# Stated exercise
Reproduce each line exactly. Skip none.

# Stored data
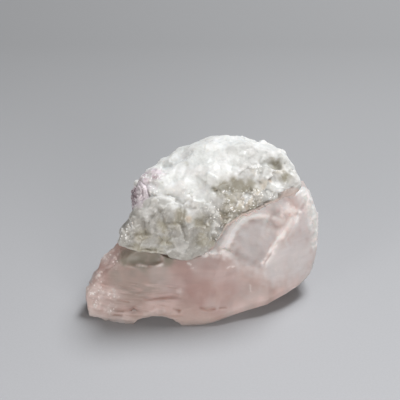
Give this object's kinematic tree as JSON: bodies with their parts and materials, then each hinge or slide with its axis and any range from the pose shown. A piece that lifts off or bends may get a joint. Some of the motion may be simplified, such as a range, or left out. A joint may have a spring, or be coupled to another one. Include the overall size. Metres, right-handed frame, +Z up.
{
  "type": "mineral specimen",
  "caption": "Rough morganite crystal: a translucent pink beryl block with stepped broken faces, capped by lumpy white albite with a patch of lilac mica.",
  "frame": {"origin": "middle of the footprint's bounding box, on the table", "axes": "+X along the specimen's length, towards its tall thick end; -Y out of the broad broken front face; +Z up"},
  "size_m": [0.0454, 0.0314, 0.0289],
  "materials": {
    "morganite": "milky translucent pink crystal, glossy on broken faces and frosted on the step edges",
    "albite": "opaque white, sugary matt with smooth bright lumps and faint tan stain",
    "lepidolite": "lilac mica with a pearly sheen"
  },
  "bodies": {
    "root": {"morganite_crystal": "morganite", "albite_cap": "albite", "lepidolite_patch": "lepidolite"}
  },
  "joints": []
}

# Completed task
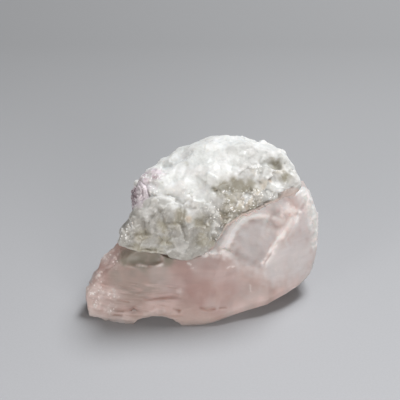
Give this object's kinematic tree as JSON: bodies with their parts and materials, then each hinge or slide with its axis and any range from the pose shown. A piece that lifts off or bends may get a joint. Some of the motion may be simplified, such as a range, or left out. A joint may have a spring, or be coupled to another one. Include the overall size. Metres, right-handed frame, +Z up.
{
  "type": "mineral specimen",
  "caption": "Rough morganite crystal: a translucent pink beryl block with stepped broken faces, capped by lumpy white albite with a patch of lilac mica.",
  "frame": {"origin": "middle of the footprint's bounding box, on the table", "axes": "+X along the specimen's length, towards its tall thick end; -Y out of the broad broken front face; +Z up"},
  "size_m": [0.0454, 0.0314, 0.0289],
  "materials": {
    "morganite": "milky translucent pink crystal, glossy on broken faces and frosted on the step edges",
    "albite": "opaque white, sugary matt with smooth bright lumps and faint tan stain",
    "lepidolite": "lilac mica with a pearly sheen"
  },
  "bodies": {
    "root": {"morganite_crystal": "morganite", "albite_cap": "albite", "lepidolite_patch": "lepidolite"}
  },
  "joints": []
}